BEGIN

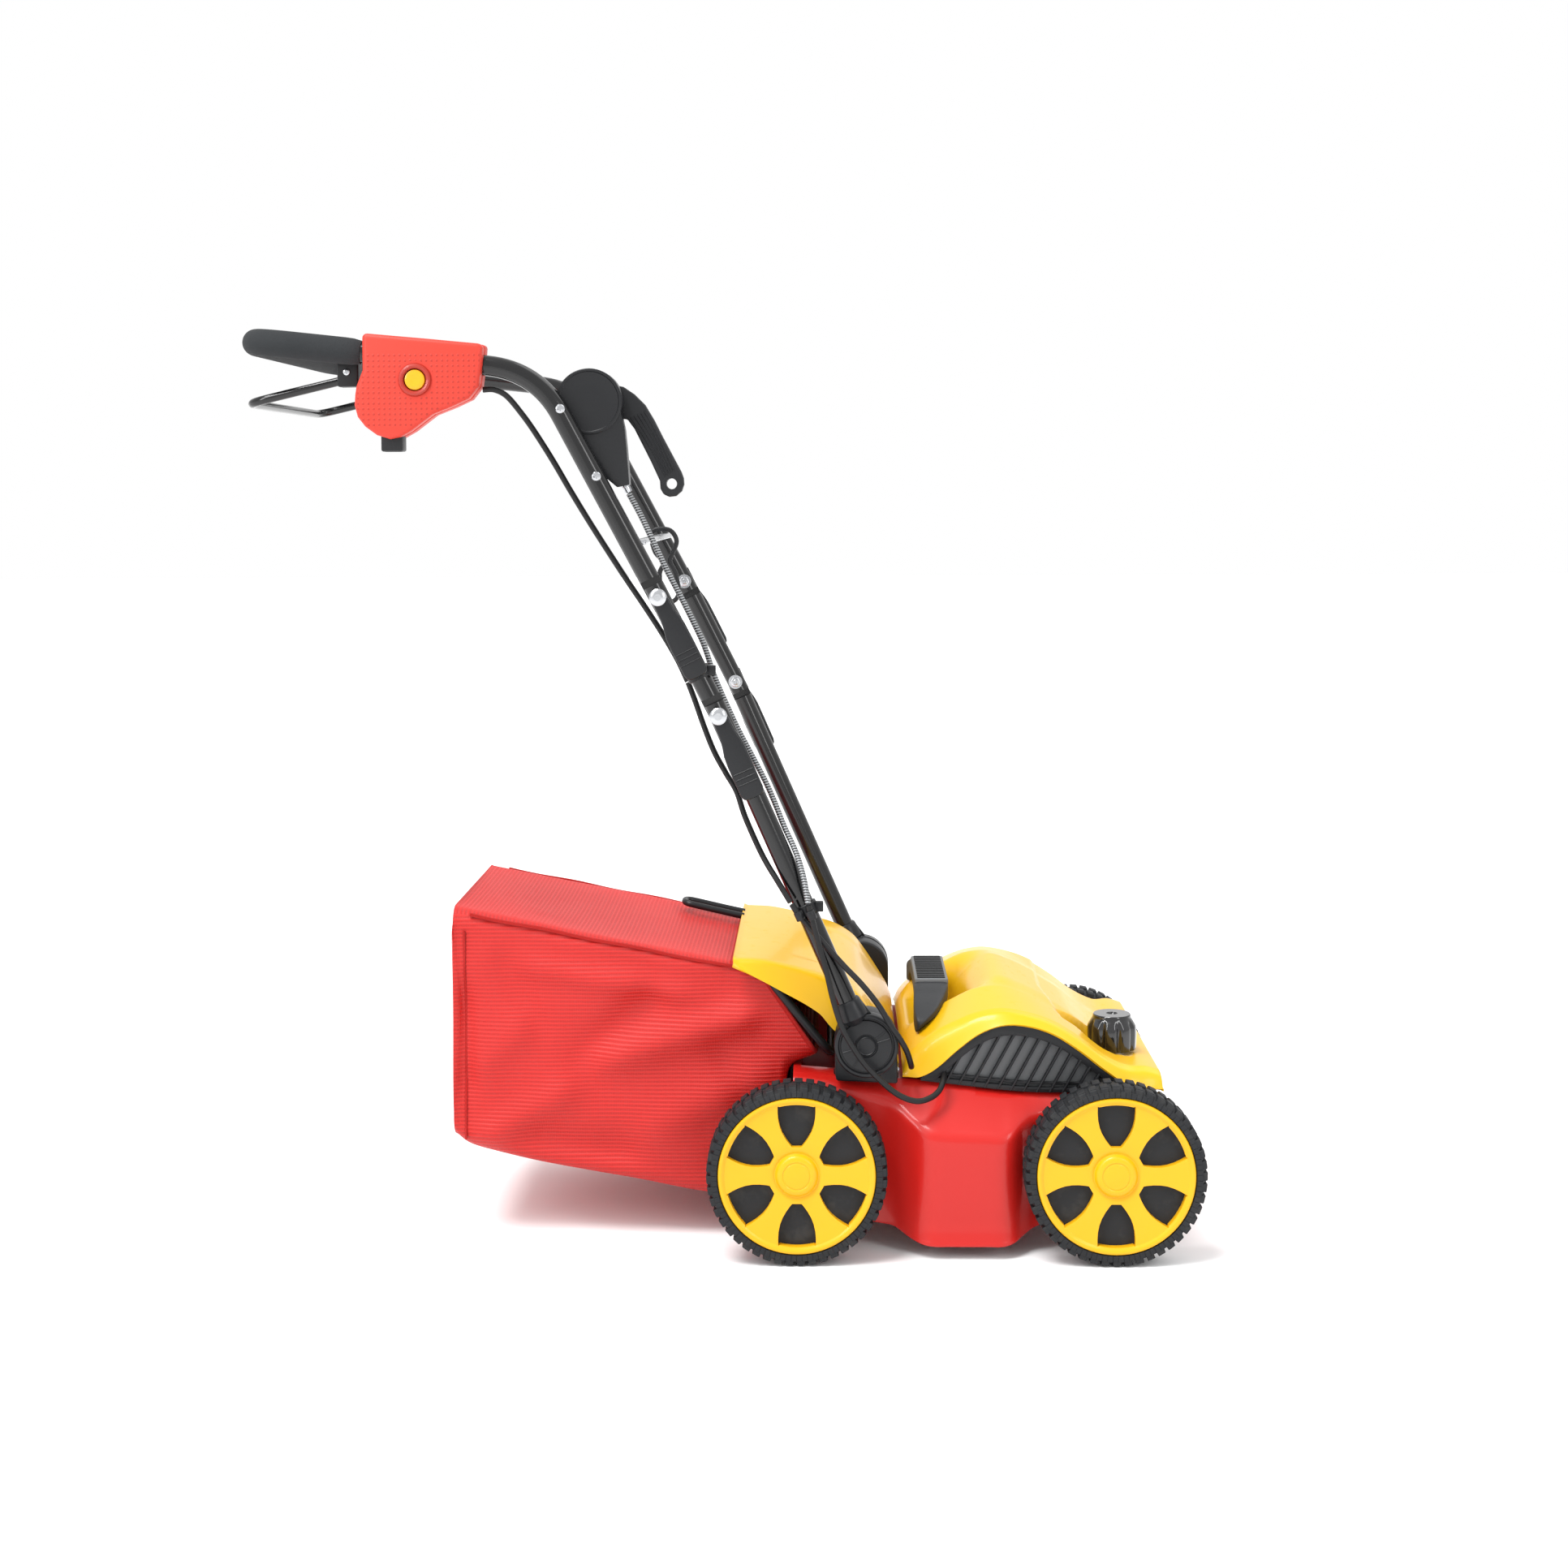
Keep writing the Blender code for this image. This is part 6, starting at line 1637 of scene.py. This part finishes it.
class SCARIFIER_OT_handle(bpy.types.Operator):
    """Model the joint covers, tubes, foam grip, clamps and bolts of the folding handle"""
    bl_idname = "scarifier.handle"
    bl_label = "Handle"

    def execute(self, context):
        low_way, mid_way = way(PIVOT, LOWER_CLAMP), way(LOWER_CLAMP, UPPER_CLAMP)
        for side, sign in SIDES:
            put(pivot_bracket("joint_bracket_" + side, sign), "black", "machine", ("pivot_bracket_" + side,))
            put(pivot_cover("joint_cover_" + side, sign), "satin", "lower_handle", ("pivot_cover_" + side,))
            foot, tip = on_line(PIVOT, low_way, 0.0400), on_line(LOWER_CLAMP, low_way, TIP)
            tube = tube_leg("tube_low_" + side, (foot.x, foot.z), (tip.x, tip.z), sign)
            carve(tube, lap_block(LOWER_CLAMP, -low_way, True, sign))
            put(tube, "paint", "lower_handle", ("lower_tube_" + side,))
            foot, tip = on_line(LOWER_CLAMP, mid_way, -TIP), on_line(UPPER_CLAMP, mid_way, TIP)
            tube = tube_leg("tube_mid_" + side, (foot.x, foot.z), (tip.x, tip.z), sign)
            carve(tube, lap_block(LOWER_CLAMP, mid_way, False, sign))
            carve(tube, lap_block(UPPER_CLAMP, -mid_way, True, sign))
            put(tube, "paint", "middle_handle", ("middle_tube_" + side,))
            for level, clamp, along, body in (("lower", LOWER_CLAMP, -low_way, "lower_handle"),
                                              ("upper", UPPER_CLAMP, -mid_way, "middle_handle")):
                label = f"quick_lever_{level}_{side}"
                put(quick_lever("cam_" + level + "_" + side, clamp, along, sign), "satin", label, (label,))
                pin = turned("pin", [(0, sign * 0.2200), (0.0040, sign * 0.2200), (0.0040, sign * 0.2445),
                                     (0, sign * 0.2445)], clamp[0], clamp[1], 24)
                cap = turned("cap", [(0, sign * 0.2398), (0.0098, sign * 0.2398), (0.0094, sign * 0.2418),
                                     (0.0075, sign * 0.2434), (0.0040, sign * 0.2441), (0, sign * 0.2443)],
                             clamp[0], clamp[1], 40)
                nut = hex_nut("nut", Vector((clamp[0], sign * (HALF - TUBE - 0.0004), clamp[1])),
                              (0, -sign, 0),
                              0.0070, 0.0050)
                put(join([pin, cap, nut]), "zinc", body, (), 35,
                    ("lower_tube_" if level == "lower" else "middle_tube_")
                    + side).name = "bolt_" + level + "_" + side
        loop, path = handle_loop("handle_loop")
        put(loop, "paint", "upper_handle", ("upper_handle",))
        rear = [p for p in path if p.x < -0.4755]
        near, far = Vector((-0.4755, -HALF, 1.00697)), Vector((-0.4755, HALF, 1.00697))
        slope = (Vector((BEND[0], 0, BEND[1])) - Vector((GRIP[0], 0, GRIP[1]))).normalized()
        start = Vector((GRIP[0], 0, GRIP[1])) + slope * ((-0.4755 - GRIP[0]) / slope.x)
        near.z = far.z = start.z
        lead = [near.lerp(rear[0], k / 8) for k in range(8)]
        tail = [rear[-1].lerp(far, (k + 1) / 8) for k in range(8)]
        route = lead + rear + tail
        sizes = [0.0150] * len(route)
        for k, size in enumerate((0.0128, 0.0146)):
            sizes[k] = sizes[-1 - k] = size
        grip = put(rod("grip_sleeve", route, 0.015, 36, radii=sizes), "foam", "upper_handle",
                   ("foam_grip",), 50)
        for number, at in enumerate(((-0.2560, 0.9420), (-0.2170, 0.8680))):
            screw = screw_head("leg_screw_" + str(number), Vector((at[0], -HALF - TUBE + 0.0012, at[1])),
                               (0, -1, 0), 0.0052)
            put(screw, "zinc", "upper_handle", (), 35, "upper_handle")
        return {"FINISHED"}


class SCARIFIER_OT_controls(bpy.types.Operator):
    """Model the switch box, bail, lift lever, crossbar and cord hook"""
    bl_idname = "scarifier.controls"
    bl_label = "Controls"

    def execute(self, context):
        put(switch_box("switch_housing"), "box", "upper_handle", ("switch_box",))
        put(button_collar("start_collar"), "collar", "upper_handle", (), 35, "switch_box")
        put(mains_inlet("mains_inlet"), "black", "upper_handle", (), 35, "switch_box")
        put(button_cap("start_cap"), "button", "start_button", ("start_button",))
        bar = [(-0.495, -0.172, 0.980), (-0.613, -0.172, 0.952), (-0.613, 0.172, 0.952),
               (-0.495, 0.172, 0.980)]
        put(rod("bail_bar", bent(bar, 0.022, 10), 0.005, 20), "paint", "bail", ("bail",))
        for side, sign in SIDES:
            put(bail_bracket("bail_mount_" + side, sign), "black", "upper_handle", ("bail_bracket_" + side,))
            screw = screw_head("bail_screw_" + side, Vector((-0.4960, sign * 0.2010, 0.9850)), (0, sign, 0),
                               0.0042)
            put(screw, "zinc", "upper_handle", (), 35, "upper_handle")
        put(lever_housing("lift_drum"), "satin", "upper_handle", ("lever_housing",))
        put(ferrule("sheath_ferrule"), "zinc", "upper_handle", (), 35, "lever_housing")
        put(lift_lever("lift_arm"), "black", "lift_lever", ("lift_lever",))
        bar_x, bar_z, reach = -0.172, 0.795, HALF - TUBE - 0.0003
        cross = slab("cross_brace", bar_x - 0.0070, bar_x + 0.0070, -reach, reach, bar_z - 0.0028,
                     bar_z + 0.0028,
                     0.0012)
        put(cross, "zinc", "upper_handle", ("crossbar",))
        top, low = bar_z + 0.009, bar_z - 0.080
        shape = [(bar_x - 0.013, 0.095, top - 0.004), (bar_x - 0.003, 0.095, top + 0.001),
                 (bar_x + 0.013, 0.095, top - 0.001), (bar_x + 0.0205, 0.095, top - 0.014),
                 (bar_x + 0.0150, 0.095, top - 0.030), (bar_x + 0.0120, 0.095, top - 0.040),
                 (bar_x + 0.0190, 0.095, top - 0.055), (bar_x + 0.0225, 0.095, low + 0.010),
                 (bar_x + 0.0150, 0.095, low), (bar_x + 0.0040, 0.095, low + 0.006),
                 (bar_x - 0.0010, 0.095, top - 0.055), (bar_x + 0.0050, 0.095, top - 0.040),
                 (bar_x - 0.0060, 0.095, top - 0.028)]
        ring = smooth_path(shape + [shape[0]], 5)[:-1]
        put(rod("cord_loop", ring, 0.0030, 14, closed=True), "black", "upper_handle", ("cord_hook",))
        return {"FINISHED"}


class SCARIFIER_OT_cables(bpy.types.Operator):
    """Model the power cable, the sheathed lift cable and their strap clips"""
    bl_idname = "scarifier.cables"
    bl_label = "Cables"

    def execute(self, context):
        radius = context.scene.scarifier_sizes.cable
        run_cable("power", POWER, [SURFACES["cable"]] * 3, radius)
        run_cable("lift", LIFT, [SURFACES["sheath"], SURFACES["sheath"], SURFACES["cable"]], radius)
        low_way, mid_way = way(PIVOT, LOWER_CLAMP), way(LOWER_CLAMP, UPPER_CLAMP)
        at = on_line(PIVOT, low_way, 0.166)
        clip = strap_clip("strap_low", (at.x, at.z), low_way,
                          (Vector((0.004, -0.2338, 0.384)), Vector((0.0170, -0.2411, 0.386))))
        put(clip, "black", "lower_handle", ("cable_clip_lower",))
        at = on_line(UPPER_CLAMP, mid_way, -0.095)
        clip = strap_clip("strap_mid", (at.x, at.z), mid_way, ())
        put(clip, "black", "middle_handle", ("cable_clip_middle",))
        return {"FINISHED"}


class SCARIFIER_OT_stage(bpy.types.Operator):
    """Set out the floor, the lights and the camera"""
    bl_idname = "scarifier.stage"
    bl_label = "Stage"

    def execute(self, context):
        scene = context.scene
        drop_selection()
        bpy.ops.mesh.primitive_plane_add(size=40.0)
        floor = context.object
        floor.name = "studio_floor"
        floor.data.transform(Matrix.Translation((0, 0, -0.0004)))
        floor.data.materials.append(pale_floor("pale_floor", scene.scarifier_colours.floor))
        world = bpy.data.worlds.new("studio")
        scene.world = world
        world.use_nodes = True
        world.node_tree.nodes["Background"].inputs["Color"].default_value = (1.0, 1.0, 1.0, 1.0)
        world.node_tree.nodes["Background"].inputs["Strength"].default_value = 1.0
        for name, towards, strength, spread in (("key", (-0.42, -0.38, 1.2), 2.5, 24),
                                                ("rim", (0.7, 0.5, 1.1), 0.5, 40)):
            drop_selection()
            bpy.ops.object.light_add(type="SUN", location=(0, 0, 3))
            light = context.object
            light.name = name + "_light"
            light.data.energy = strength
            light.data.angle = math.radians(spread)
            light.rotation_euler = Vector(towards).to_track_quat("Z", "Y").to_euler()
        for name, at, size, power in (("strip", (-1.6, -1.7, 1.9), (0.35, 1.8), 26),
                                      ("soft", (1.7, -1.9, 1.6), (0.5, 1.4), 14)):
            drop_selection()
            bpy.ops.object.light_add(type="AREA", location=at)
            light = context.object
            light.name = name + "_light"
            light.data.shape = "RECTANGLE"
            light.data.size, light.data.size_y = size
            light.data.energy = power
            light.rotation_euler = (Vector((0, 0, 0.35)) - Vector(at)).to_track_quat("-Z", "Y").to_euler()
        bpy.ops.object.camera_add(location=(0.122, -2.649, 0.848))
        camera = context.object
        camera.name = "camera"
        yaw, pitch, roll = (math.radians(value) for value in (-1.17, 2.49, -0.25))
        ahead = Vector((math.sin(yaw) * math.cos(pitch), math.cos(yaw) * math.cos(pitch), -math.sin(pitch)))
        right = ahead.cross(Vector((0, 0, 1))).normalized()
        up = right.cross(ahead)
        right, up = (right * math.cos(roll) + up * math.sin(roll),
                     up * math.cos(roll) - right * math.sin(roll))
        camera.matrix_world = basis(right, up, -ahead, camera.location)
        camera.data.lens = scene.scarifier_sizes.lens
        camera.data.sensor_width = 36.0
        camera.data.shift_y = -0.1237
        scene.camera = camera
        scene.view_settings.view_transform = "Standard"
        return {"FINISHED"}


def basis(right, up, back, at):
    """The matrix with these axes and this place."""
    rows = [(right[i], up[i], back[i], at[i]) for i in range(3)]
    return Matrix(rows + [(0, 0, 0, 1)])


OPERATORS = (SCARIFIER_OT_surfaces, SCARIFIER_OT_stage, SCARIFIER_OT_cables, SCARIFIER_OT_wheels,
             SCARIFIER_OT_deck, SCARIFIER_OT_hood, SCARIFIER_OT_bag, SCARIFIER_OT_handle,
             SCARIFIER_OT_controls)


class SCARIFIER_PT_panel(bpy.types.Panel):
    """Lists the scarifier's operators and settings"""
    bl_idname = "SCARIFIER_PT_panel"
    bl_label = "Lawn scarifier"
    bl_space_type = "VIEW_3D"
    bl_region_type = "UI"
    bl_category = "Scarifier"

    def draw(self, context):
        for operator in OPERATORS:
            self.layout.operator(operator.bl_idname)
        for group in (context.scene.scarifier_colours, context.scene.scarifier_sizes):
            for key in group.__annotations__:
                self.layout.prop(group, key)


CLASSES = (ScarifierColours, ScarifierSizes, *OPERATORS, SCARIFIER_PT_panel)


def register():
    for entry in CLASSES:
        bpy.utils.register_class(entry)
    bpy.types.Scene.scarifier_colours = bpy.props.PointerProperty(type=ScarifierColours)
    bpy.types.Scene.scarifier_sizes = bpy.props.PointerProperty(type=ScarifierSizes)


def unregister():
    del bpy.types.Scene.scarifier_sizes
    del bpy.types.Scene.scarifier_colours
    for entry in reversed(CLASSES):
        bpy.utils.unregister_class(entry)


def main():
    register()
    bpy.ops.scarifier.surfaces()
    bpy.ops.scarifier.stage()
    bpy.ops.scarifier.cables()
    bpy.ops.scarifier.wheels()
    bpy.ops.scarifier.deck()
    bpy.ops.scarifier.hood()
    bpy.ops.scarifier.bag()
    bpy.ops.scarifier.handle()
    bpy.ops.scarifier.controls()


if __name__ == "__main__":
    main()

END

Copy each line of the listing that includes "this".

TASK OUTPUT:
Keep writing the Blender code for this image. This is part 6, starting at line 1637 of scene.py. This part finishes it.
    """The matrix with these axes and this place."""